While BPR may still be available on the basis of a Balfour analysis of the whole estate,
this will not always be the case, especially given the high income streams arising from
the solar farm lease compared to the farming income from the rest of the estate (which
may well be making a loss overall). We have seen examples where the net income of the
estate is attributable in full to the solar enterprise, thus bringing into question any Balfour
analysis. The value of the land subject to the solar farm will also increase, probably as
soon as planning permission is granted if not before. This article examines possible
solutions to mitigate or eliminate the detrimental effect of solar farms for IHT.
Retaining agricultural use
It is not uncommon for solar farms to permit some continued agricultural use of the
land, most obviously by allowing sheep to graze under the solar panels, although other
agricultural uses have been reported (for example, bee keeping).
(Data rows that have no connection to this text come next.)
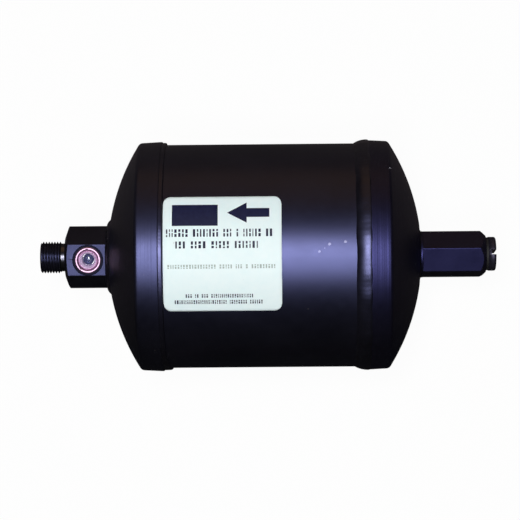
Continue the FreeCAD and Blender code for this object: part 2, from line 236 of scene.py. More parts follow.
# edge wear: where the mesh bulges past flatValue, broken up by noise
wearLook = {"flatValue": 0.53, "gain": 9.0, "noise": (700.0, 4.0, 0.7)}     # noise: scale, detail, roughness
wearGroup, enter, leave = newGroup("edgeWear", [vectorInput, numberInput("Amount", 0.5)], ["Mask"])
shape = wearGroup.nodes.new("ShaderNodeNewGeometry")
past = mathNode(wearGroup, "SUBTRACT", shape.outputs["Pointiness"], wearLook["flatValue"])
bulge = mathNode(wearGroup, "MULTIPLY", past, wearLook["gain"])
patches = noiseNode(wearGroup, enter.outputs["Vector"], *wearLook["noise"])
broken = mathNode(wearGroup, "MULTIPLY", bulge, patches)
scaled = mathNode(wearGroup, "MULTIPLY", broken, enter.outputs["Amount"])
wearGroup.links.new(clampNode(wearGroup, scaled), leave.inputs["Mask"])
print("made shader groups")


# Finishes.

def newFinish(name, constants):
    made = bpy.data.materials.new(name)
    made.use_nodes = True
    shader = made.node_tree.nodes["Principled BSDF"]
    for label, value in constants.items():
        shader.inputs[label].default_value = value
    coords = made.node_tree.nodes.new("ShaderNodeTexCoord")
    return made, made.node_tree, shader, coords.outputs["Object"]


def useGroup(tree, group, vector, values, output):
    made = tree.nodes.new("ShaderNodeGroup")
    made.node_tree = group
    tree.links.new(vector, made.inputs["Vector"])
    for key, value in values.items():
        made.inputs[key].default_value = value
    return made.outputs[output]


def mixColours(tree, factor, first, second):
    made = addNode(tree, "ShaderNodeMix", {"data_type": "RGBA"})
    tree.links.new(factor, made.inputs[0])
    for place, value in ((6, first), (7, second)):
        if isinstance(value, tuple):
            made.inputs[place].default_value = (*value, 1.0)
        else:
            tree.links.new(value, made.inputs[place])
    return made.outputs[2]


def spreadValue(tree, factor, low, high):
    made = addNode(tree, "ShaderNodeMapRange", None, {"To Min": low, "To Max": high})
    tree.links.new(factor, made.inputs["Value"])
    return made.outputs["Result"]


def bumpFrom(tree, height, shader):
    # the height is in metres
    bump = addNode(tree, "ShaderNodeBump", None, {"Strength": 1.0, "Distance": 1.0})
    tree.links.new(height, bump.inputs["Height"])
    tree.links.new(bump.outputs["Normal"], shader.inputs["Normal"])


def paintFinish(name, look):
    # satin paint: clouds in colour and gloss, orange peel, turning marks, dust, and bare spots on edges; its
    # specular tint is a painted blue-violet highlight colour standing in for bluish light
    made, tree, shader, vector = newFinish(name, {
        "Specular IOR Level": look["specular"], "Specular Tint": (*look["paintedHighlightTint"], 1.0)})
    cloud = useGroup(tree, cloudGroup, vector, {"Scale": look["cloudScale"]}, "Factor")
    specks = useGroup(tree, speckGroup, vector, {
        "Scale": look["speckScale"], "Size": look["speckSize"], "Share": look["speckShare"]}, "Mask")
    wear = useGroup(tree, wearGroup, vector, {"Amount": look["wear"]}, "Mask")
    colour = mixColours(tree, cloud, look["dark"], look["light"])
    colour = mixColours(tree, wear, colour, look["worn"])
    colour = mixColours(tree, specks, colour, look["dust"])
    least, more = look["chipEdge"]
    for x, y, z, radius in look["chips"]:
        # scuffed through where the distance to the chip's centre is under its radius, made ragged by noise
        away = addNode(tree, "ShaderNodeVectorMath", {"operation": "DISTANCE"})
        away.inputs[1].default_value = (x * mm, y * mm, z * mm)
        tree.links.new(vector, away.inputs[0])
        uneven = noiseNode(tree, vector, look["chipNoise"])
        ragged = mathNode(tree, "MULTIPLY_ADD", uneven, more * radius * mm, least * radius * mm)
        chipped = mathNode(tree, "LESS_THAN", away.outputs["Value"], ragged)
        colour = mixColours(tree, chipped, colour, look["chipColour"])
    tree.links.new(colour, shader.inputs["Base Color"])
    gloss = spreadValue(tree, cloud, *look["roughness"])
    rough = mathNode(tree, "MULTIPLY_ADD", specks, look["speckRoughness"], gloss)
    tree.links.new(rough, shader.inputs["Roughness"])
    swells = useGroup(tree, peelGroup, vector, {
        "Scale": look["peelScale"], "Depth": look["peelDepth"]}, "Height")
    marks = useGroup(tree, markGroup, vector, {
        "Scale": look["markScale"], "Depth": look["markDepth"]}, "Height")
    lumps = mathNode(tree, "MULTIPLY", specks, look["speckHeight"])
    bumpFrom(tree, mathNode(tree, "ADD", mathNode(tree, "ADD", swells, marks), lumps), shader)
    return made


# the blue-violet specular tint colours the paints' highlights: a painted highlight colour for bluish light,
# not the paint's own
satinBlack = {     # each chip: x, y, z and radius
    "dark": (0.0021, 0.0019, 0.0021), "light": (0.0038, 0.0034, 0.0037), "worn": (0.02, 0.018, 0.018),
    "dust": (0.09, 0.08, 0.07), "roughness": (0.36, 0.42), "specular": 0.34, "paintedHighlightTint": (0.43, 0.46, 1.0),
    "chips": [], "chipColour": (0.3, 0.29, 0.33), "chipNoise": 1500.0, "chipEdge": (0.3, 1.4),
    "cloudScale": 38.0, "speckScale": 240.0, "speckSize": 0.055, "speckShare": 0.16, "speckHeight": 8e-6,
    "speckRoughness": 0.3, "peelScale": 620.0, "peelDepth": 5e-6, "markScale": 500.0, "markDepth": 2e-6,
    "wear": 0.0,
}
vesselPaint = paintFinish("vesselPaint", satinBlack | {"chips": [
    (27.0, 1.8, 56.3, 0.6), (29.6, 3.4, 56.2, 0.3), (32.0, 5.4, 56.1, 0.7), (39.6, 6.4, 56.0, 0.65)]})
outletHeadPaint = paintFinish("outletHeadPaint", satinBlack | {
    "roughness": (0.36, 0.43), "markScale": 700.0, "markDepth": 4e-5, "wear": 0.25})
inletHeadPaint = paintFinish("inletHeadPaint", satinBlack | {
    "roughness": (0.38, 0.45), "markScale": 600.0, "markDepth": 6e-5, "wear": 0.25, "specular": 0.28,
    "paintedHighlightTint": (0.32, 0.32, 1.0), "chips": [(62.2, 42.3, 38.0, 0.6)]})
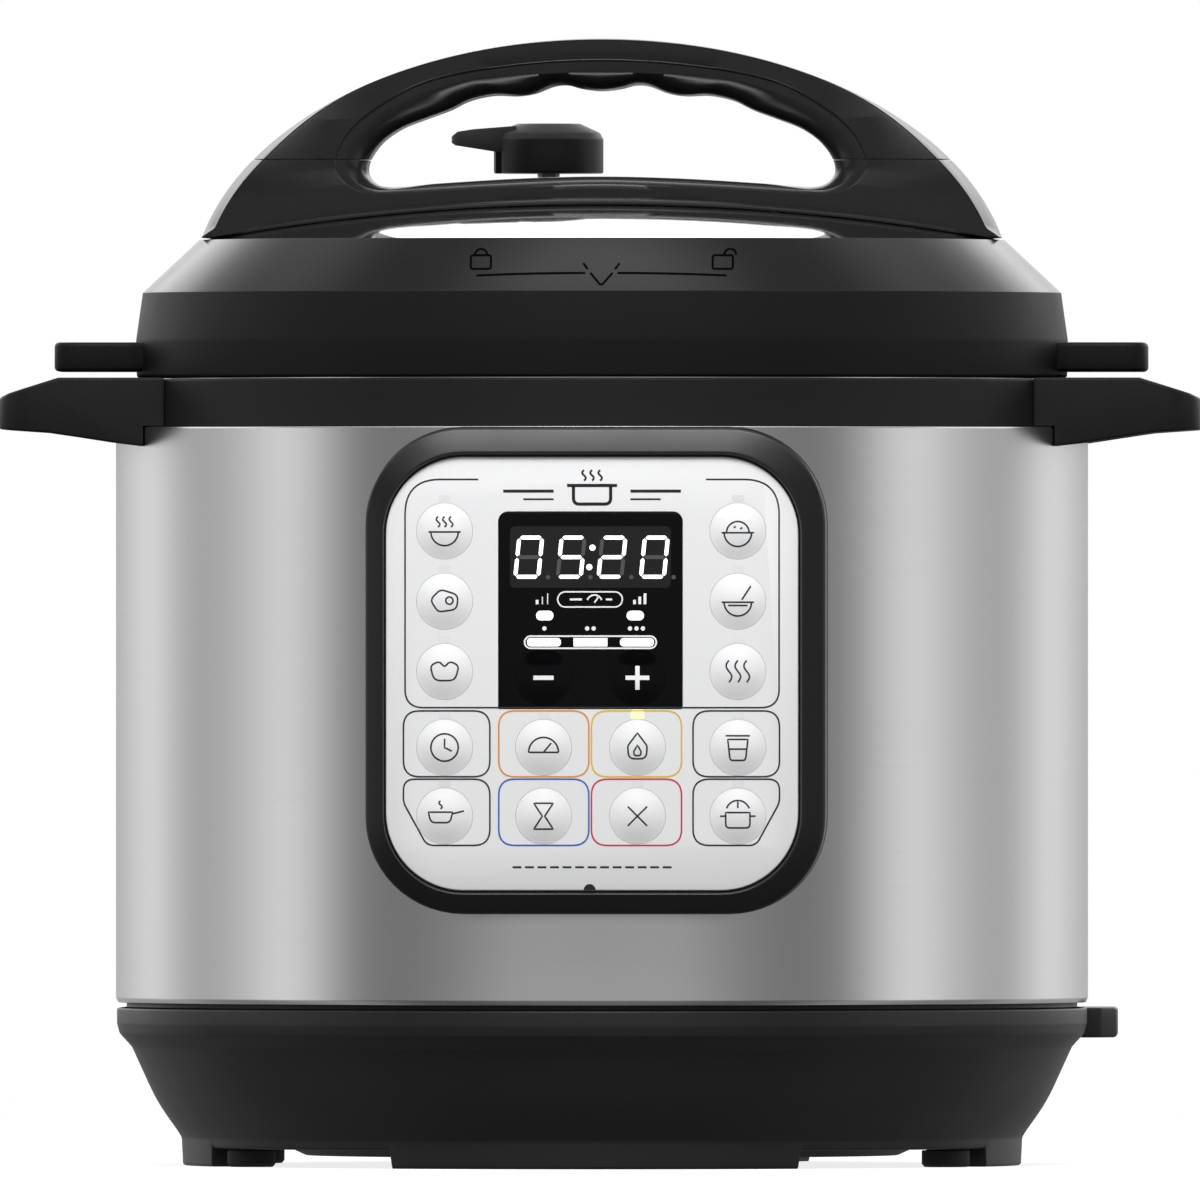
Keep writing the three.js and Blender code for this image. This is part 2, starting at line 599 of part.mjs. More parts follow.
function handleWindow() {
  const right = [
    [0, 268.9], [28, 267], [41, 261.6], [51, 256], [57.6, 251.2], [56.8, 247.4], [48, 246.2], [24, 247.9],
  ];
  const left = right.slice(1).reverse().map(([x, z]) => [-x, z]);
  const knots = [...right, [0, 248.6], ...left].map(([x, z]) => new THREE.Vector3(x, z, 0));
  const curve = new THREE.CatmullRomCurve3(knots, true, "centripetal");
  return curve.getPoints(32).slice(0, -1).map(({ x, y }) => [x, y]);
}

function handleBlank() {
  const shape = handleOutline();
  const window = polygon(handleWindow());
  shape.holes.push(new THREE.Path(window.getPoints().reverse()));
  const edge = 4;
  const blank = pushedBack(shape, -HANDLE_FOOT_HALF, HANDLE_FOOT_HALF, {
    depth: 2 * (HANDLE_FOOT_HALF - edge), bevelEnabled: true, bevelThickness: edge,
    bevelSize: 2, bevelOffset: -2, bevelSegments: 2,
  });
  return blank.translate([0, -edge, 0]);
}

function handleFlange() {
  const plan = new THREE.Shape();
  plan.moveTo(-93, -HANDLE_FOOT_HALF).quadraticCurveTo(-60, -HANDLE_FLANGE_HALF, 0, -HANDLE_FLANGE_HALF);
  plan.quadraticCurveTo(60, -HANDLE_FLANGE_HALF, 93, -HANDLE_FOOT_HALF).lineTo(93, HANDLE_FOOT_HALF);
  plan.quadraticCurveTo(60, HANDLE_FLANGE_HALF, 0, HANDLE_FLANGE_HALF);
  plan.quadraticCurveTo(-60, HANDLE_FLANGE_HALF, -93, HANDLE_FOOT_HALF);
  const top = domePoints(HANDLE_FLANGE_RISE, 100).reverse();
  return raised(plan, 229, 243, 6).intersect(turned([[0, 228], [100, 228], ...top]));
}

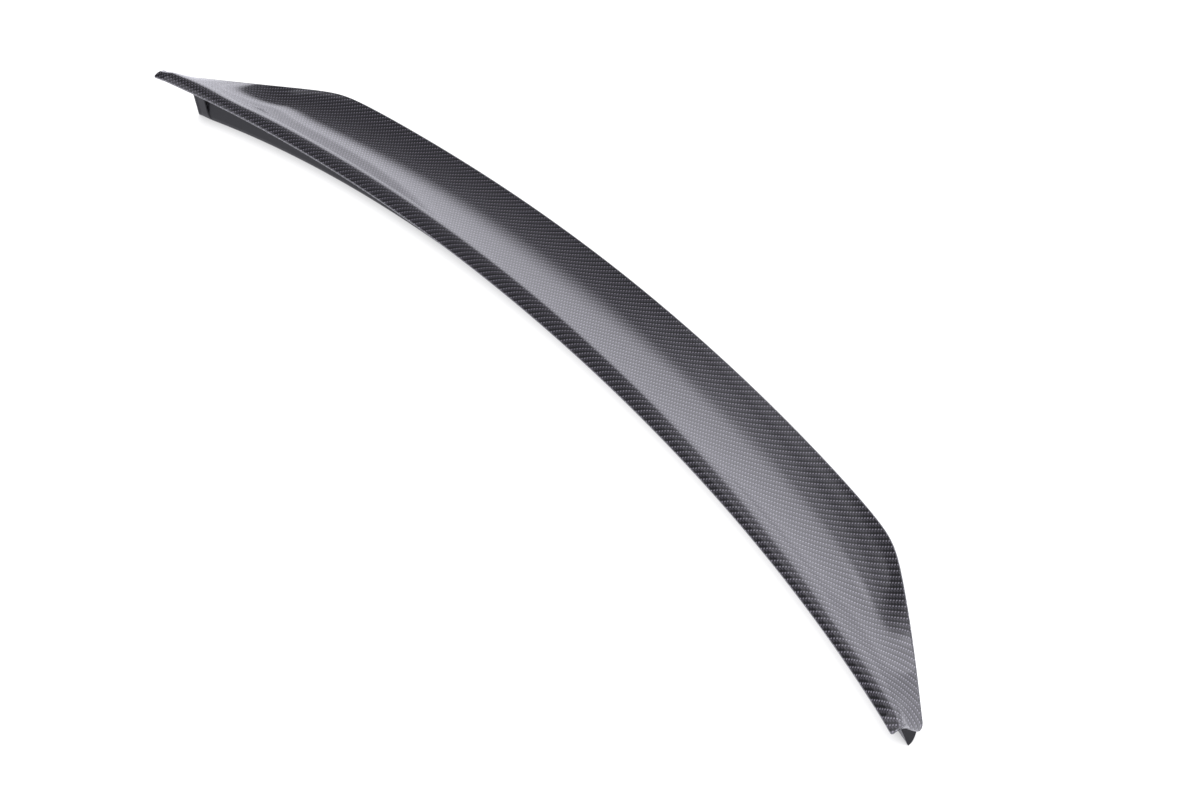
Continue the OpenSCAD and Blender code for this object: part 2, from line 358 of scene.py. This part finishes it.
# a point of the tip's underside, on its way from the end wall out to the tip's rim
def tipPoint(x, t, squeeze, point, i):
    y, z = noseAt(x, t)
    share = i / (wallCount + insideCount - 1)
    v = shell["underStart"] + shell["underSpan"] * share
    under = underAt(x, v)
    grow = smooth(share * shell["underGrow"] + shell["underFirst"])
    end = ((1 - grow) * y + grow * under[0] + cornerInset(t) * (1 - 2 * v),
           (1 - grow) * (z - noseRadius) + squeeze
           + grow * (under[1] - shell["tipFall"] * t * (1 - v) - turnedDown(t, v)))
    start = leanX(foldX, legX, point[1])
    turn = math.pi / 2 * t
    return (start + (x - start) * (1 - math.cos(turn)), *between(point, end, math.sin(turn)))


# the rounded nose of the leading edge
def edgeLine(x, t, squeeze):
    y, z = topAt(x, 1)
    y -= cornerInset(t)
    z -= edgeRadius + turnedDown(t, 1)
    tight = edgeRadius - squeeze
    line = []
    for i in range(shell["edgeSteps"]):
        angle = math.pi * (1 - i / shell["edgeSteps"])
        line.append((x, y + shell["edgeBlunt"] * tight * math.sin(angle), z + tight * math.cos(angle)))
    return line


# one ring of points round the section; footX is the end wall's place at the foot, where there is one
def ringAt(x, t=0, squeeze=0, kind="hollow", footX=None):
    top = topLine(x, t, squeeze)
    lip = lipLine(x, t, squeeze)
    if kind == "tip":
        low = [tipPoint(x, t, squeeze, point, i) for i, point in enumerate(stoppedLine(foldX))]
    else:
        line = wallProfile(x) + (solidLine(x) if kind == "solid" else hollowLine(x))
        low = []
        for i, (y, z) in enumerate(line):
            placed = x if footX is None else leanX(x, footX, z)
            share = max(0, i - wallCount) / (insideCount - 1)
            drawn = share ** 2 if kind == "solid" else 0
            low.append((placed + (x - placed) * drawn, y, z))
    return top + lip + low + edgeLine(x, t, squeeze)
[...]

This agricultural use
may allow the landowner to obtain APR for the land, but this is by no means guaranteed.
APR could still be denied where it cannot be said that the primary use of the land
is agricultural.
Even if APR is available, it will only cover the agricultural value of the land (likely to be less
than the open market value given the solar farm) thus leaving a difference which, absent
other reliefs, will be taxable. As such, continued agricultural use of the land does not
provide a complete solution.
Next generation planning
While much will depend on the individual circumstances of the landowner, there may be
a tax planning opportunity to transfer the land over which the solar option will be granted
to the next generation before the value of the land increases, thereby banking the IHT
reliefs that are available at that stage. This needs to be done early and before the option
agreement is signed. Although any increase in value is unlikely to occur before the option
is exercised, it is sensible to avoid having to novate the agreement later on should the
landowner change (which might require the developer’s consent). The transfer could be
effected either outright or by a structure such as a trust or partnership.